You will need to tweak and tweak and tweat and then you might just get it sounding ok. You will need to dedicate a lot of time to this unit.

I've had mine for about 5 months now and only just had the confidence to use it live at a gig, with disappointing results.(I was refining my patches during rehersals prior to the last gig.)
If you think you can simply download patches made by others and tweak them to suit then you'd be wrong. Some of these patches sound great on my near field monitors but live, they are seriously woeful. That thin POD sound you're describing is about right. Although there are pages & pages of advice and recommendations on dialling your 'killer" tone, there is no definative method or approach in achieving this, which due to the complexity, you can understand.

I took on one nice bit of advice and that is to concentrate on one amp/patch and work on it till it sounds great. After talking with a few of the regulars after my last gig, this "killer" patch I dialled up lacked the body & punch that they normally hear from our shows. It wasn't bad as such and sat well in the mix but just lacked that punch. So I'm either doing something wrong or some people on here are prone to hyperbole. :lol:

Like you, I was seduced by the notion of rolling up to gigs being able to carry all my gear in one hit! So maybe its just a matter of compromising from now on.

Either way, this unit is the pants as far as emulators go and you will get better results than from POD's etc.
 
I don't have the Axe, yet.... But, I noticed that when I set up some patches on my 11R at home that sound great, I have too much high end when I get it up to gig level. I thought I was setting them up with some volume, way above quiet home playing, and the patches also sound great recorded, but once I have it up to gig level it's too much treble and bass. I thought it was my cheap FRFR solution, but it's the same direct to FOH.

So, I guess what I'm saying is get your volume up loud when you dial in patches. That's one of the many reasons I want the Axe, global and parametric eq.
 
One thing to keep in mind when tweaking the Axe for live use is.. "Keep it simple!!!"
Start with an amp.. get it sounding they way you want it.
Then add a cab (or not).
You can stop there with many amp/cab combos, or you can add some delay, compression, a drive block or some reverb (tho' many suggest that there's plenty reverb in the average room and it's not needed).
There's lots of high quality effect blocks, so you can add what you want and pretty much get any sound you want.
Tweak and tweak. There is no ultimate recipe. It's what works for you.
 
My advice...

Before you head out to your next show, play your AXE FX however you'll do it live. If you're going to use a power amp and guitar cabinet, play it like this at home... LOUD. If you're going direct (FRFR), play it like this at home... LOUD. Try to get the patches that you plan to use for the show to all be (relatively) the same volume. Did I mention that you should do this LOUD? Try them at the volume that you will expect you'll set it at for the show. Go through each one & adjust each so that they're all the correct volume in relation to each other. But, you're not done, yet...

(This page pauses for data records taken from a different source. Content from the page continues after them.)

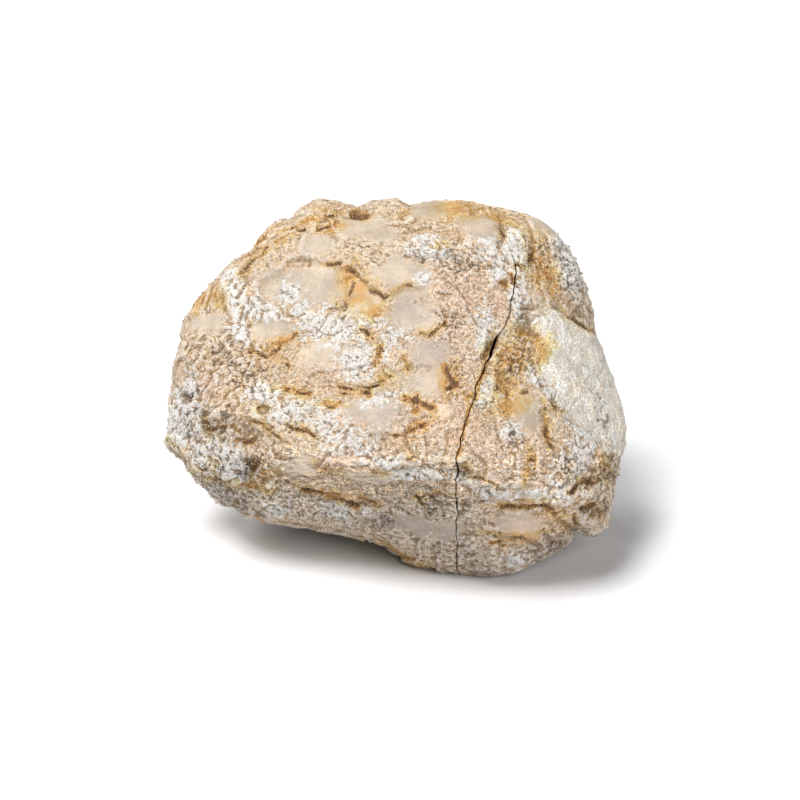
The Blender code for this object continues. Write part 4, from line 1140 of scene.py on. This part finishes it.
def new_material(name):
    """A material, and its shader."""
    material = bpy.data.materials.new(name)
    material.use_nodes = True
    return material, material.node_tree.nodes["Principled BSDF"]


def crust_material(name):
    """Calcite: grainy crust, smooth windows, chalk, stains, dark crevices and pits."""
    material, shader = new_material(name)
    tree = material.node_tree
    at = crust_values(tree)
    colour, window, roughness = clean_colour(at)
    colour = worn_and_shaded_colour(at, stained_colour(at, colour), roughness)
    bumps = {"Height": bump_height(at) * roughness, "Distance": BUMP_HEIGHT}
    tree.links.new(colour.socket, shader.inputs["Base Color"])
    tree.links.new(fade(window, 0, 1, 0.75, 0.55).socket, shader.inputs["Roughness"])
    tree.links.new(add_node(tree, "Bump", bumps)["Normal"], shader.inputs["Normal"])
    return material


def scattered(mesh, count, rng):
    """Random places on a piece's crust, thick where it is grainy: place, normal and triangle."""
    mesh.calc_loop_triangles()
    triangles = np.empty(len(mesh.loop_triangles) * 3, np.int32)
    mesh.loop_triangles.foreach_get("vertices", triangles)
    triangles = triangles.reshape(-1, 3)
    corners = mesh_points(mesh)[triangles] / MM
    normal = np.cross(corners[:, 1] - corners[:, 0], corners[:, 2] - corners[:, 0])
    area = np.linalg.norm(normal, axis=1)
    normal /= np.maximum(area, 1e-9)[:, None]
    window = painted(mesh, "minerals")[triangles, 0].mean(axis=1)
    middle = corners.mean(axis=1)
    across, _, _ = break_across(middle[:, 1], middle[:, 2])
    clear = (np.abs(middle[:, 0] - across) > BREAK_CLEARANCE) & (middle[:, 2] > FLOOR_CLEARANCE)
    cluster = smooth_step(swells(middle, 701, (1, 5), (0.6, 1.6)), -0.4, 0.5)
    weight = area * clear * (0.004 + (1 - smooth_step(window, 0.2, 0.5)) * cluster)
    chosen = rng.choice(len(triangles), count, p=weight / weight.sum())
    shares = rng.dirichlet((1, 1, 1), count)
    places = np.einsum("nk,nkd->nd", shares, corners[chosen])
    return places, normal[chosen], triangles[chosen]


def grain_piece(name, stone, count, seed, material):
    """The sugary grains that stand on one piece: blunt little crystals, set in the crust."""
    rng = np.random.default_rng(seed)
    places, normals, under = scattered(stone.data, count, rng)
    smallest, largest = GRAIN_SIZES
    size = smallest + (largest - smallest) * rng.random(count) ** 3
    axes = np.linalg.qr(rng.normal(size=(count, 3, 3)))[0]
    axes *= (size[:, None] * rng.uniform(0.6, 1.0, (count, 3)))[:, :, None] / 2
    middles = places + normals * (size * rng.uniform(-0.1, 0.22, count))[:, None]
    tips = [middles + sign * axes[:, axis] for axis in range(3) for sign in (1, -1)]
    corners = np.stack(tips, axis=1)
    corners[:, :, 2] = np.maximum(corners[:, :, 2], 0)
    flip = np.linalg.det(axes) < 0
    faces = np.array(GRAIN_FACES)
    turned = np.where(flip[:, None, None], faces[:, ::-1], faces)
    triangles = (turned + 6 * np.arange(count)[:, None, None]).reshape(-1, 3)
    mesh = new_mesh(name, (corners.reshape(-1, 3) * MM).tolist(), triangles.tolist())
    for layer in ("crust", "glass", *PAINTED):
        values = painted(stone.data, layer)[under].mean(axis=1)[:, :3]
        if layer == "crust":
            values *= rng.uniform(0.8, 1.1, (count, 1))
        if layer == "wear_and_shade":
            values = values * (0.6, 0.5, 0) + (0, 0, 0.45)
        paint(mesh, layer, np.repeat(values, 6, axis=0))
    mesh.materials.append(material)
    piece = add_object(name, mesh)
    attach(piece, "root")


def make_floor():
    """A plain pale table top."""
    material, shader = new_material("floor")
    shader.inputs["Base Color"].default_value = FLOOR_COLOUR
    shader.inputs["Roughness"].default_value = 0.9
    corners = [(x * FLOOR_HALF, y * FLOOR_HALF, 0) for x, y in ((-1, -1), (1, -1), (1, 1), (-1, 1))]
    mesh = new_mesh("floor", corners, [(0, 1, 2, 3)])
    mesh.materials.append(material)
    floor = add_object("floor", mesh)


def make_camera():
    """The viewer that the stone is drawn for."""
    camera = bpy.data.cameras.new("camera")
    camera.sensor_width = SENSOR_WIDTH
    camera.lens = SENSOR_WIDTH * VIEW_DISTANCE / VIEW_WIDTH
    holder = add_object("camera", camera)
    holder.location = VIEW_CENTRE + Vector((0, -VIEW_COS, VIEW_SIN)) * VIEW_DISTANCE * MM
    holder.rotation_euler = (math.pi / 2 - VIEW_ELEVATION, 0, 0)
    bpy.context.scene.camera = holder


def light_stage():
    """Broad soft lights above, to both sides, and a faint glow from all around."""
    world = bpy.data.worlds.new("studio")
    world.use_nodes = True
    glow = world.node_tree.nodes["Background"].inputs
    glow["Color"].default_value = (1, 1, 1, 1)
    glow["Strength"].default_value = GLOW
    bpy.context.scene.world = world
    for name, place, size, power in LIGHTS:
        light = bpy.data.lights.new(name, "AREA")
        light.size = size
        light.energy = power
        holder = add_object(name, light)
        holder.location = place
        holder.rotation_euler = (Vector(place) - VIEW_CENTRE).to_track_quat("Z", "Y").to_euler()
    bpy.context.scene.view_settings.view_transform = "Standard"


make_camera()
light_stage()
make_floor()
SKIN = skin_mesh()
LARGER = crust_material("larger_crust")
SMALLER = crust_material("smaller_crust")
LARGER_STONE = stone_piece("larger_stone", "larger_piece", SKIN, -1, LARGER)
SMALLER_STONE = stone_piece("smaller_stone", "smaller_piece", SKIN, 1, SMALLER)
grain_piece("larger_grains", LARGER_STONE, LARGER_GRAINS, 71, LARGER)
grain_piece("smaller_grains", SMALLER_STONE, SMALLER_GRAINS, 72, SMALLER)
bpy.data.meshes.remove(SKIN)
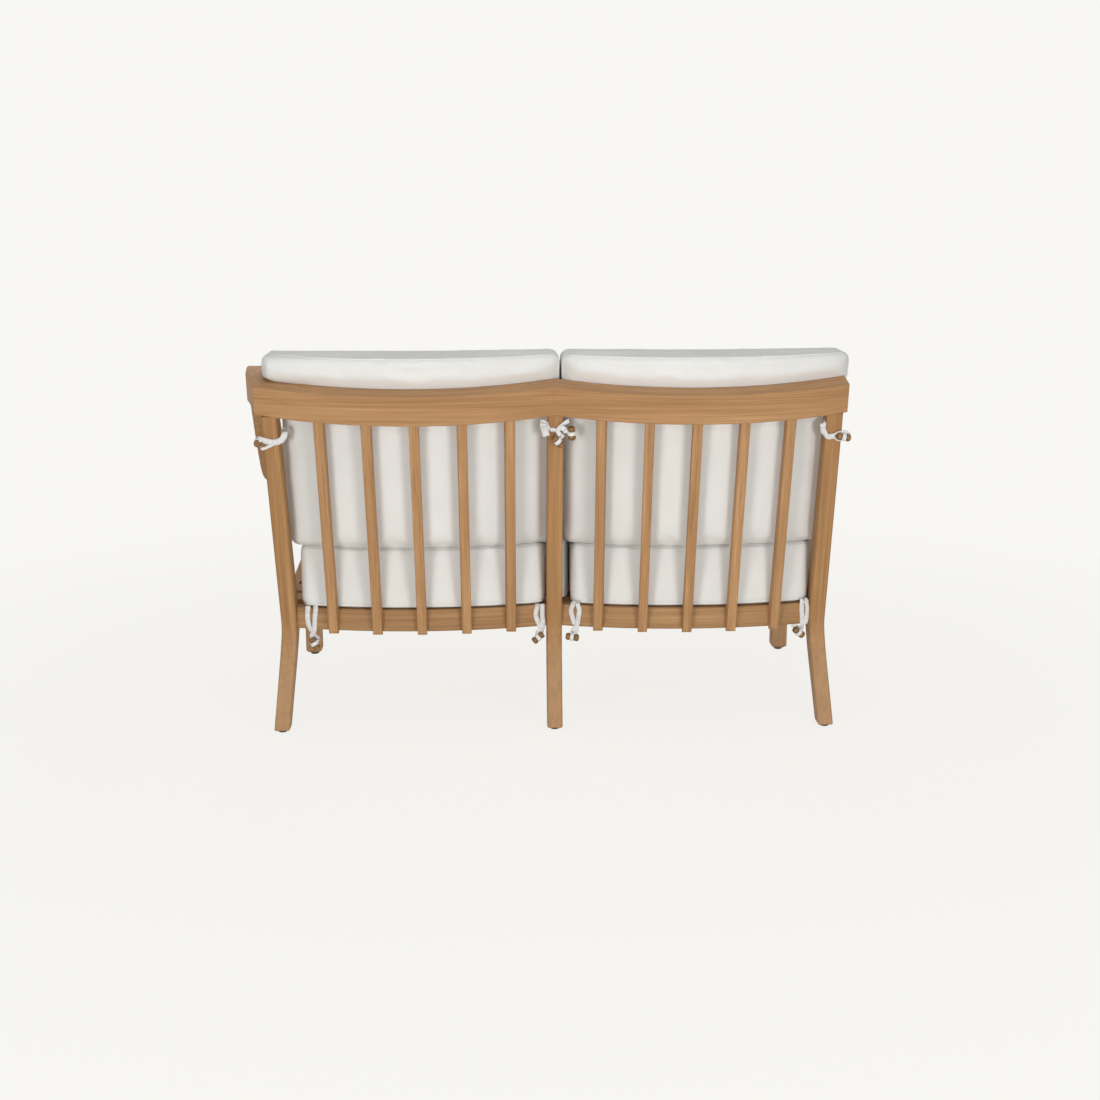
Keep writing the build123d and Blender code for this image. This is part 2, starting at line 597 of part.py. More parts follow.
def make_seat_cushion(label, side, near_x, far_x, notch_near, notch_far):
    """Near and far count from the centre post; a notch clears the post on that side."""
    arc_near = notch_near if notch_near else near_x
    arc_far = notch_far if notch_far else far_x
    middle = (arc_near + arc_far) / 2
    with BuildPart() as cushion:
        with BuildSketch(Plane.XY.offset(SEAT_CUSHION_Z)):
            with BuildLine():
                back = ThreePointArc(
                    (side * arc_near, seat_face(arc_near, SEAT_CUSHION_GAP)),
                    (side * middle, seat_face(middle, SEAT_CUSHION_GAP)),
                    (side * arc_far, seat_face(arc_far, SEAT_CUSHION_GAP)),
                )
                if notch_far:
                    far = Polyline(back @ 1, (side * arc_far, CUSHION_NOTCH_Y),
                                   (side * far_x, CUSHION_NOTCH_Y), (side * far_x, SEAT_CUSHION_FRONT_Y))
                else:
                    far = Line(back @ 1, (side * far_x, SEAT_CUSHION_FRONT_Y))
                if notch_near:
                    Polyline(far @ 1, (side * near_x, SEAT_CUSHION_FRONT_Y), (side * near_x, CUSHION_NOTCH_Y),
                             (side * arc_near, CUSHION_NOTCH_Y), back @ 0)
                else:
                    Polyline(far @ 1, (side * near_x, SEAT_CUSHION_FRONT_Y), back @ 0)
            make_face()
        extrude(amount=SEAT_CUSHION_HEIGHT)
        notch = Vector(side * (notch_near or notch_far), CUSHION_NOTCH_Y, cushion.part.center().Z)
        upright = cushion.edges().filter_by(Axis.Z)
        corners = [edge for edge in upright if abs(edge.center() - notch) > CUSHION_POST_GAP]
        chamfer(corners, SEAT_CUSHION_CORNER)
        chamfer(cushion.faces().filter_by(Axis.Z).edges(), SEAT_CUSHION_EDGE)
    finish(cushion, label)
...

When you're there... if you have time for a sound check, have the drummer and bass player play a simple rhythm in an easy key. Play something over their jamming and quickly try each of your patches. If any seem like they're too loud compared to the others, adjust them to be a little lower and re-save them right then & there. If any are too quiet, adjust them to be a bit louder and save them. Check them again if you can to make sure that you didn't adjust any too much. The point is to make sure that you can hear each of them equally, or at appropriate levels compared to each other over the rhythm section. It never fails (after initially setting up new patches) that once you're loud & live on stage - your sounds aren't as balanced as you thought they were at home.

Another way that I've accomplished this is by playing a CD or MP3 of a song with drums, bass, and another instrument (a guitar, piano, etc.) through the same sound system with my Axe Fx and cranking it loudly. If my patches cut through that the same way as I step through them all, they usually cut through the band mix live the same way, too. In fact, I've used rhytm section tracks that I've made myself and sometimes mix in another guitar. Failing that, any decently mixed recorded song played back loudly with you should do the trick.

Good luck and have fun. Don't stress out and just play.
 
I have found when playing live I usually need to cut the lows way down, bump the mids and drop the highs on the Global EQ.
 
There's no magic bullet when it comes to playing live vs. recording/studio. It's all about dynamics, the hands, and eq. If everything is loud all the time, then there's no opportunity to sound/feel different. If you listen to any of the great recording/live performance bands (Zepp, Santana, etc.) they are full of dynamics and tonal shifts. The Axe-FX is totally capable of this. The "feel" is in the ears and in the dynamics/eq.
 
favance said:
There's no magic bullet when it comes to playing live vs. recording/studio. It's all about dynamics, the hands, and eq. If everything is loud all the time, then there's no opportunity to sound/feel different. If you listen to any of the great recording/live performance bands (Zepp, Santana, etc.) they are full of dynamics and tonal shifts. The Axe-FX is totally capable of this. The "feel" is in the ears and in the dynamics/eq.

Understood. Obviously, you don't want "everything" to be exactly the same volume. But, you DO want to be sure that when you play live and switch to a particular patch, it's not so quiet that it can't be heard. Similarly, you also don't want to switch to a patch that's way too loud compared to everything else and to how loud it's actually supposed to be.